April 27, 2012

Progress on AltimatOS

Some know I've been working off and on in my time on a new Linux distribution, and today I decided to start writing up the process to allow better feedback as I work on the software and packages involved, and better show what goes into building a new flavour of distribution. To start, I guess I should cover what my goals with this are:
  1. Home and Business User-centric: This means that I'll be forgoing a number of UNIX-isms in favour of user needs and wants. While the power of the GNU project's tools, KDE, and other free/open source tools are the building blocks of AltimatOS, the intent is to allow the average accountant, secretary, high school student, or end-user to easily use their computer without getting in their way, or exposing them to archaic command-line prompts to do normal tasks.
  2. Desktop oriented: AltimatOS is not, and never will be a server platform. While the underside of the operating system is based on similar software as other GNU/Linux distributions, AltimatOS' design and filesystem layout are not targeted at the duties of acting as a high performance server.
  3. Not another "Linux": AltimatOS is not another GNU/Linux distribution in that the normal GNU/Linux distributions mostly adhere to filesystem layouts and design philosophies that run counter to good end-user desktop and corporate desktop operating system design. AltimatOS aims to avoid many of these design pitfalls that have kept "Linux on the Desktop" from becoming a reality.
With these focuses in mind, here are the immediate goals:
  1. The entire operating system must hide away the command line as much as is possible - This means that by default (unless in debug mode) the system should not expose the command-line heritage of GNU/Linux to the end-user. (Turn off the virtual consoles, disallow switching from X11 to the other consoles, etc.)
  2. No normal-case configuration settings should require the command line - Printing, file-sharing, hardware configuration, security configuration, and network settings must be done graphically and should not require jumping to the command line.
  3. Job scheduling (cron and others) must be graphically configured - self explanatory.
  4. Filesystem layout must be simple to navigate - While the FHS and LSB standards are intended on "standardizing" GNU/Linux, they've been largely designed by UNIX engineers, which drive them from being useful to the typical end user. To this end I'm taking a page out of Apple's play book; AltimatOS will radically restructure the filesystem hierarchy to simplify the user experience. While the traditional filesystem hierarchy will be preserved with symlinks for some level of compatibility, software explicitly designed for AltimatOS should not rely on these compatibility symlinks.
  5. The compatibility symlinks will be hidden from end-user view.

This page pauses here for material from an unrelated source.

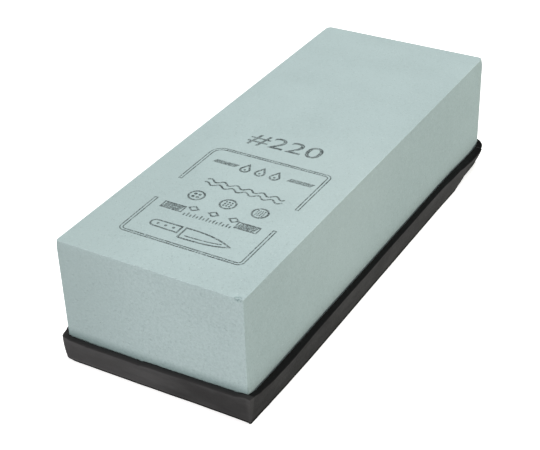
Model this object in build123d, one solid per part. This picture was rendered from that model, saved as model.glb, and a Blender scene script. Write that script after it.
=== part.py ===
from build123d import *
import os

# A large bench whetstone standing in a moulded rubber tray.
#
# The tray stands on the XY plane with its middle at the origin. The length runs along Y, the width
# along X and the height along Z. Every size is in millimetres.

# The abrasive block
STONE_WIDTH = 78.0
STONE_LENGTH = 207.0
STONE_THICKNESS = 50.0
STONE_CORNER_RADIUS = 1.0  # on the four upright edges
STONE_CHAMFER = 0.5  # round the top and the bottom face

# The rubber tray: a floor and four walls whose outside leans outwards
TRAY_HEIGHT = 11.5
TRAY_FLOOR = 3.0
TRAY_LEAN = 1.3  # how much further out the outside stands at the rim than at the foot
RIM_WIDTH = 2.2  # thickness of the wall at the rim
RIM_CLEARANCE = 0.6  # between the stone and the wall, at the rim, on each side
FLOOR_CLEARANCE = 0.2  # the same at the floor
TRAY_FOOT_RADIUS = 1.2  # corner radii, seen from above: outside at the foot
TRAY_RIM_RADIUS = 1.8  # outside at the rim
POCKET_RADIUS = 0.6  # inside
RIM_ROUNDING = 0.4
FOOT_ROUNDING = 0.7

# The grip pattern under the tray: grooves across it, inside a plain band
GRIP_BAND = 7.0
GRIP_PITCH = 6.0
GRIP_GROOVE_WIDTH = 2.4
GRIP_GROOVE_DEPTH = 0.8

# Worked out from the sizes above
FOOT_OVERHANG = RIM_CLEARANCE + RIM_WIDTH - TRAY_LEAN  # how far out from the stone the foot stands
FOOT_WIDTH = STONE_WIDTH + 2 * FOOT_OVERHANG
FOOT_LENGTH = STONE_LENGTH + 2 * FOOT_OVERHANG


def flared_block(overhang_low, overhang_high, radius_low, radius_high, z_low, z_high):
    """A block that stands out from the stone by one overhang at its foot and another at its top."""
    low = RectangleRounded(STONE_WIDTH + 2 * overhang_low, STONE_LENGTH + 2 * overhang_low, radius_low)
    high = RectangleRounded(STONE_WIDTH + 2 * overhang_high, STONE_LENGTH + 2 * overhang_high, radius_high)
    return loft([Pos(0, 0, z_low) * low, Pos(0, 0, z_high) * high], ruled=True)


def grip_grooves():
    """The grooves cut into the underside, a whole number of them either side of the middle."""
    field_length = FOOT_LENGTH - 2 * GRIP_BAND
    half_count = int(field_length / 2 // GRIP_PITCH)
    groove = SlotOverall(FOOT_WIDTH - 2 * GRIP_BAND, GRIP_GROOVE_WIDTH)
    places = GridLocations(0, GRIP_PITCH, 1, 2 * half_count)
    return extrude(Sketch() + [place * groove for place in places], GRIP_GROOVE_DEPTH)


def rubber_tray():
    """The floor and walls in one moulding, open at the top."""
    overhangs = (FOOT_OVERHANG, RIM_CLEARANCE + RIM_WIDTH)
    clearances = (FLOOR_CLEARANCE, RIM_CLEARANCE)
    outside = flared_block(*overhangs, TRAY_FOOT_RADIUS, TRAY_RIM_RADIUS, 0, TRAY_HEIGHT)
    pocket = flared_block(*clearances, POCKET_RADIUS, POCKET_RADIUS, TRAY_FLOOR, TRAY_HEIGHT)
    tray = outside - pocket
    tray = fillet(tray.faces().sort_by(Axis.Z)[-1].edges(), RIM_ROUNDING)
    tray = fillet(tray.faces().sort_by(Axis.Z)[0].edges(), FOOT_ROUNDING)
    return tray - grip_grooves()


def sharpening_stone():
    """The abrasive block, resting on the tray's floor."""
    middle = TRAY_FLOOR + STONE_THICKNESS / 2
    block = Pos(0, 0, middle) * Box(STONE_WIDTH, STONE_LENGTH, STONE_THICKNESS)
    block = fillet(block.edges().filter_by(Axis.Z), STONE_CORNER_RADIUS)
    faces = block.faces().sort_by(Axis.Z)
    return chamfer(faces[0].edges() + faces[-1].edges(), STONE_CHAMFER)


os.makedirs("parts", exist_ok=True)
export_step(rubber_tray(), "parts/rubber_tray.step")
export_step(sharpening_stone(), "parts/sharpening_stone.step")
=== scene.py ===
"""The looks of a bench whetstone in its rubber tray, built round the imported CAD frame.

The stone is a worn, fine-grained block with a printed panel on its top face. The tray is a soft
moulding whose wall leans out unevenly. Lengths are in millimetres, in the frame's own axes, and
MM turns them into Blender's metres.
"""

import math
from collections import namedtuple

import bmesh
import bpy
from mathutils import Matrix, Vector, noise


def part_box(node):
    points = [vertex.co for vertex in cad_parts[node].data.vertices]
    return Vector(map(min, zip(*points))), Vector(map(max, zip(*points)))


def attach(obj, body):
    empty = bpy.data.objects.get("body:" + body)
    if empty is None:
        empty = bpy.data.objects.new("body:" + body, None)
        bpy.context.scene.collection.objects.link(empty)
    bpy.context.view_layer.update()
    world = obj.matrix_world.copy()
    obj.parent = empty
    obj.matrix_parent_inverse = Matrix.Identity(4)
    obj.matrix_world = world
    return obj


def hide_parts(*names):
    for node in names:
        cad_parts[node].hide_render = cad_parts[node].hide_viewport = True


MM = 0.001
X, Y, Z = range(3)

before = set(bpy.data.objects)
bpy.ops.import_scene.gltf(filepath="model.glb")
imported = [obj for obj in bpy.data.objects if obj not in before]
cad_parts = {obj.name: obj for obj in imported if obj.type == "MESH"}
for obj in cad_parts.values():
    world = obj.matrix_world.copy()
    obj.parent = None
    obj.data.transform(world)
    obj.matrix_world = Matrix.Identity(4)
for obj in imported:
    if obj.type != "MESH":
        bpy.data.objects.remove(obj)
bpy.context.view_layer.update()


# ---------------------------------------------------------------- places from the frame


def node_box(node):
    """A CAD node's lowest and highest corners, in millimetres."""
    low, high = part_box(node)
    return Vector(low) / MM, Vector(high) / MM


STONE_LOW, STONE_HIGH = node_box("sharpening_stone")
STONE_HALF = (STONE_HIGH - STONE_LOW) / 2
STONE_MIDDLE = (STONE_HIGH + STONE_LOW) / 2
TOP = STONE_HIGH.z


# ---------------------------------------------------------------- small tools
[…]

The method by which we do so will be through patches to KDE's KIO and Dolphin to honour our distribution specific named extended file attribute: user.visibility.
  6. Authentication must be done through the local LDAP and Kerberos services running on the system. The flat file method of authentication inspired from UNIX, while simple is dated and inflexible to extend.
  7. In a central authentication environment, we must support LDAP+Kerberos - Simplifying enterprise integration with standard OpenLDAP and MIT Kerberos on a GNU/Linux server.
  8. System configuration is tightly coupled to the Puppet configuration engine - Software packages and configuration tools must work through the custom Puppet registration on the local system, or a centrally manage puppet-master.
Today, we've our cross tools tree built, and are currently working on building the initial run-time. This will allow us to completely deviate from the SuSE installation that is acting as the cross build host inside the VM that is running the builds.

The rationale for using VMware for this is simple, While working on this, I can still have a usable system to use for my day to day until AltimatOS is to a reasonable state to use as my main desktop.

As the weeks roll on, I'll chronicle the work being done and at times may ask questions of my readers to see if you've ideas to make this even better. Thanks for joining me on this ride, comments always welcome.